**Task description**
Count every line below in which "that" occurs, then give only the count.

**Input records**

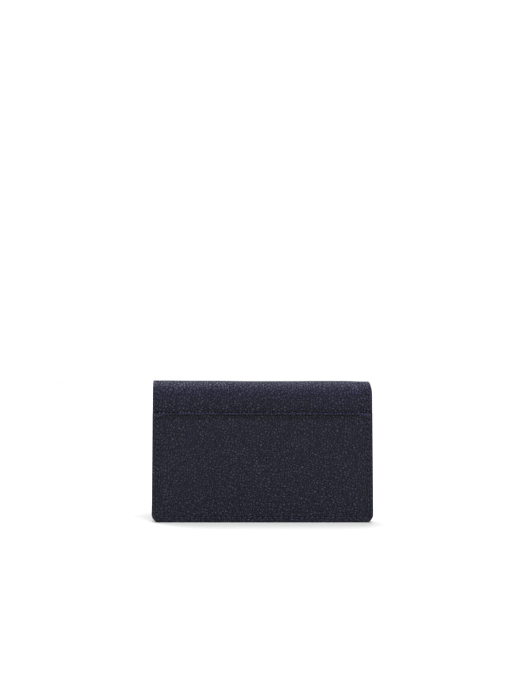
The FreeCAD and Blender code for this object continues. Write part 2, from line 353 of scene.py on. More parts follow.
def rounding_drop(depth, radius):
    """How far a rounded edge has fallen away at a distance in from it."""
    inside = np.clip(radius - depth, 0, radius)
    return radius - np.sqrt(radius ** 2 - inside ** 2)


def thinned(values, first, last):
    """The values between first and last in order, with both ends kept and near repeats dropped."""
    kept = [first]
    for value in np.sort(values):
        if kept[-1] + CLOSEST_LINES < value < last - CLOSEST_LINES:
            kept.append(value)
    return np.array(kept + [last])


PAINTED_SHARE = 1.1
HOLE_STEPS = np.array([-0.2, 0, 0.2]) * MM
SEAM_STEPS = np.array([-0.8, -0.5, -0.32, -0.16, 0, 0.16, 0.32, 0.5, 0.8]) * MM
GRID_STEP = 0.62 * MM
HOLE_CLEARANCE = 0.35 * MM


def grid_lines(first, last, holes=()):
    """Even places from first to last, with a hole's width marked out at each hole."""
    even = np.linspace(first, last, max(2, round((last - first) / GRID_STEP) + 1))
    if not len(holes):
        return even
    from_hole = np.min(np.abs(np.asarray(holes)[None, :] - even[:, None]), axis=1)
    marked = [hole + HOLE_STEPS for hole in holes]
    return np.concatenate([even[from_hole > HOLE_CLEARANCE]] + marked)


class Sheet:
    """One sheet of leather laid on a skin: a closed mesh with rounded, painted edges.

    layer_top is how far its outer face lies under the skin's face. first and last cut a stretch out of the
    outline, for a sheet that goes on over a bend as another piece.
    """

    def __init__(self, skin, outline, thickness, layer_top=0.0, first=0.0, last=None,
                 outer_edge=0.06 * MM, inner_edge=0.06 * MM, seam_inset=None, holes=(), extra_rows=(),
                 painted_end=True):
        self.skin = skin
        self.outline = outline
        self.thickness = thickness
        self.layer_top = layer_top
        self.outer_edge = outer_edge
        self.inner_edge = inner_edge
        self.painted_end = painted_end
        self.last = outline.length if last is None else last
        edge = max(outer_edge, inner_edge)
        columns = [edge_steps(edge)]
        if seam_inset:
            columns += [np.array([edge + 0.35 * MM, edge + 0.75 * MM]), seam_inset + SEAM_STEPS]
        from_edge = thinned(np.concatenate(columns), 0.0, np.max(np.concatenate(columns)) + 0.3 * MM)
        holes = np.asarray(holes, dtype=float).reshape(-1, 2)
        hole_rows = outline.along_at(holes[:, 1])
        inner_half = outline.half(outline.s_at(first)) - from_edge[-1]
        at_end = holes[np.abs(holes[:, 0]) < inner_half - 0.5 * MM]
        rows = [grid_lines(first, self.last, hole_rows), np.asarray(extra_rows, dtype=float)]
        if first == 0.0:
            rows.append(from_edge)
        if outline.end_free:
            rows.append(outline.length - edge_steps(edge))
        self.along = thinned(np.concatenate(rows), first, self.last)
        middle = thinned(grid_lines(-inner_half, inner_half, at_end[:, 0]), -inner_half, inner_half)
        fractions = middle[1:-1] / inner_half
        half = outline.row_half(self.along)[:, None]
        self.x = np.concatenate([
            -(half - from_edge[None, :]),
            (half - from_edge[-1]) * fractions[None, :],
            half - from_edge[None, ::-1],
        ], axis=1)
        self.along_grid = np.repeat(self.along[:, None], self.x.shape[1], axis=1)
        self.s = outline.s_at(self.along_grid)
        self.side_depth = outline.depth(self.x, self.along_grid)
        self.depth = self.side_depth
        if outline.end_free:
            self.depth = np.minimum(self.side_depth, np.maximum(outline.length - self.along_grid, 0))

    def painted(self, edge):
        depth = self.depth if self.painted_end else self.side_depth
        middle = (depth[:-1, :-1] + depth[1:, 1:]) / 2
        return (middle < edge * PAINTED_SHARE).ravel()

    def build(self, name, materials, outer_relief=None, inner_relief=None):
        """The mesh. A relief takes (x, s, depth) and gives (lift, tone) of that face.

        Tone runs from -1 in creases, channels and holes, painted shade, to about 1 over the fold, a painted
        highlight; a mouth's lip and the strip beside a seam are made paler too.
        """
        outer = -self.layer_top - rounding_drop(self.depth, self.outer_edge)
        inner = -self.layer_top - self.thickness + rounding_drop(self.depth, self.inner_edge)
        outer_tone = inner_tone = np.zeros_like(self.x)
        if outer_relief:
            lift, outer_tone = outer_relief(self.x, self.s, self.depth)
            outer = outer + lift
        if inner_relief:
            lift, inner_tone = inner_relief(self.x, self.s, self.depth)
            inner = inner - lift
        count = self.x.size
        outside = np.arange(count).reshape(self.x.shape)
        inside = outside + count
        points = np.concatenate([
            self.skin.place(self.x, self.s, outer).reshape(-1, 3),
            self.skin.place(self.x, self.s, inner).reshape(-1, 3),
        ])

        def rim(a, b):
            return np.stack([a[:-1], a[1:], b[1:], b[:-1]], axis=-1)

        rims = [
            rim(outside[:, 0], inside[:, 0]),
            rim(outside[:, -1], inside[:, -1]),
            rim(outside[0], inside[0]),
        ]
        far_rim = rim(outside[-1], inside[-1])
        faces = np.concatenate([grid_faces(outside), grid_faces(inside)] + rims + [far_rim])
        paint = np.concatenate([
            self.painted(self.outer_edge),
            self.painted(self.inner_edge),
            np.ones(sum(len(r) for r in rims), dtype=bool),
            np.full(len(far_rim), self.outline.end_free and self.painted_end),
        ])
        under = np.full_like(self.x, self.thickness)
        skin = np.concatenate([
            np.stack([self.x, self.s, 0 * self.x], axis=-1).reshape(-1, 3),
            np.stack([self.x, self.s, under], axis=-1).reshape(-1, 3),
        ])
        tone = np.concatenate([outer_tone.ravel(), inner_tone.ravel()])
        return new_object(name, points, faces, materials, paint.astype(int),
                          [("skin", "FLOAT_VECTOR", skin), ("tone", "FLOAT", tone)])


STITCH_RINGS = 13
STITCH_SIDES = 10
THREAD_HALF_WIDTH = 0.23 * MM
THREAD_HALF_HEIGHT = 0.17 * MM
STITCH_SLANT = math.radians(7)
STITCH_REACH = 0.43 * STITCH_PITCH
STITCH_SINK = 0.03 * MM
STITCH_DIVE = 0.34 * MM
TWIST_DEPTH = 0.09
TWIST_PITCH = 0.95 * MM
PLIES = 3


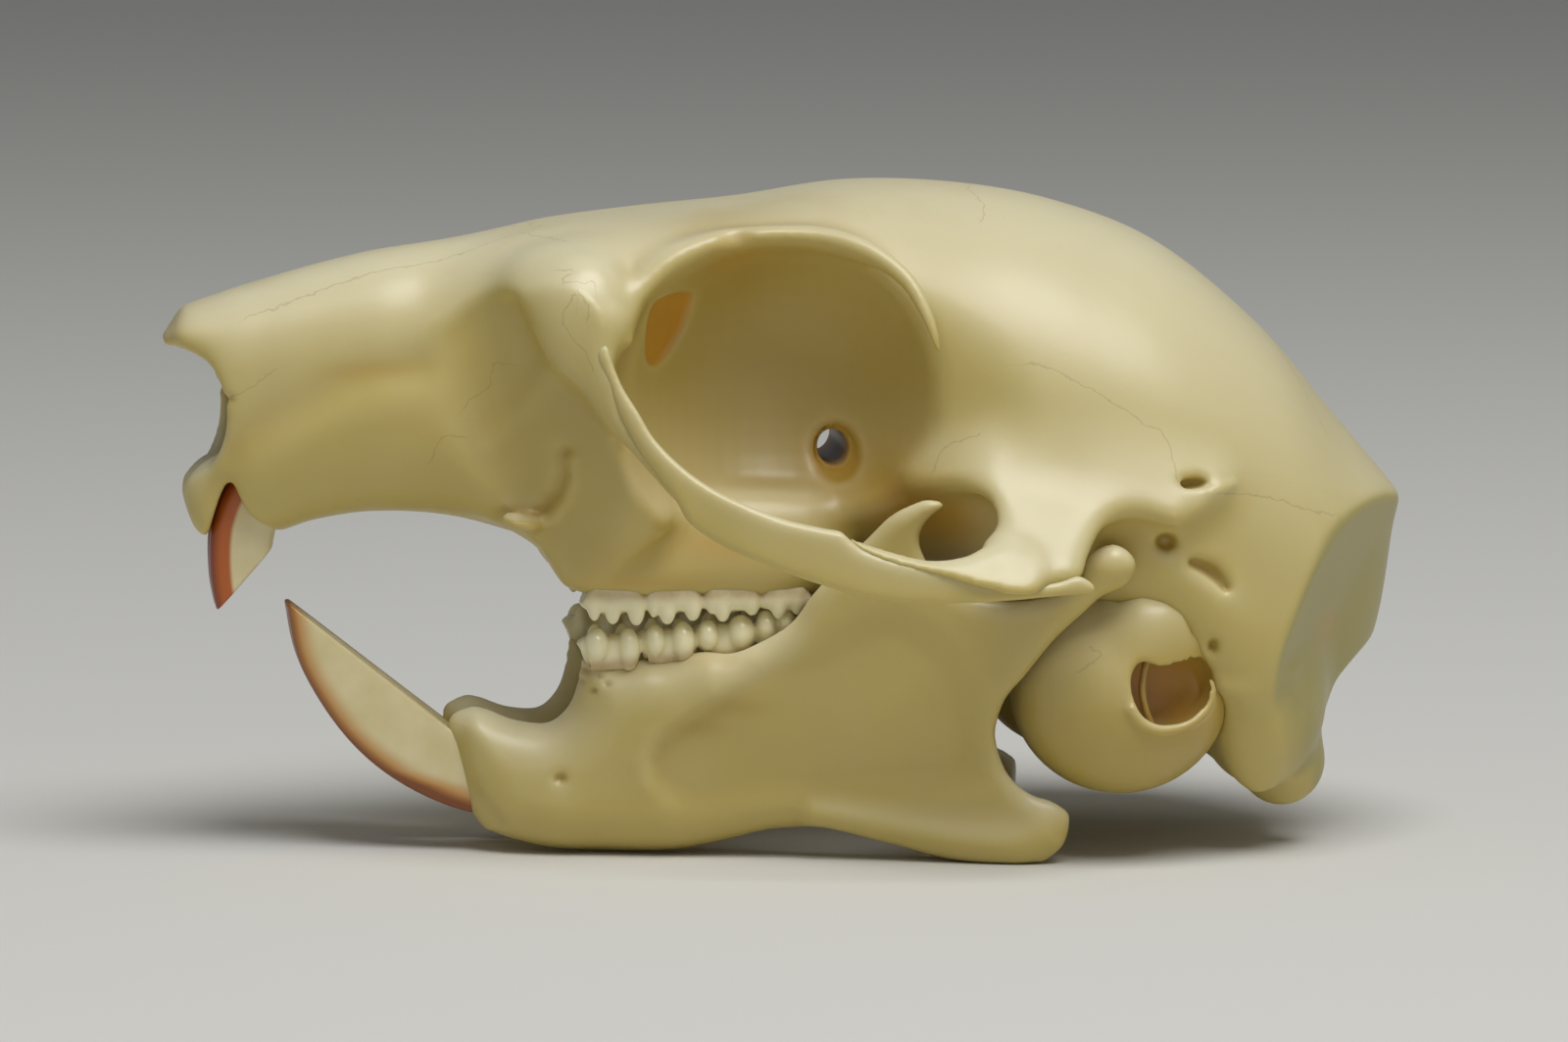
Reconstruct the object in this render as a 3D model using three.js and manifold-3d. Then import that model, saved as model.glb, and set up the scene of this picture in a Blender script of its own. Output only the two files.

**Right answer**
3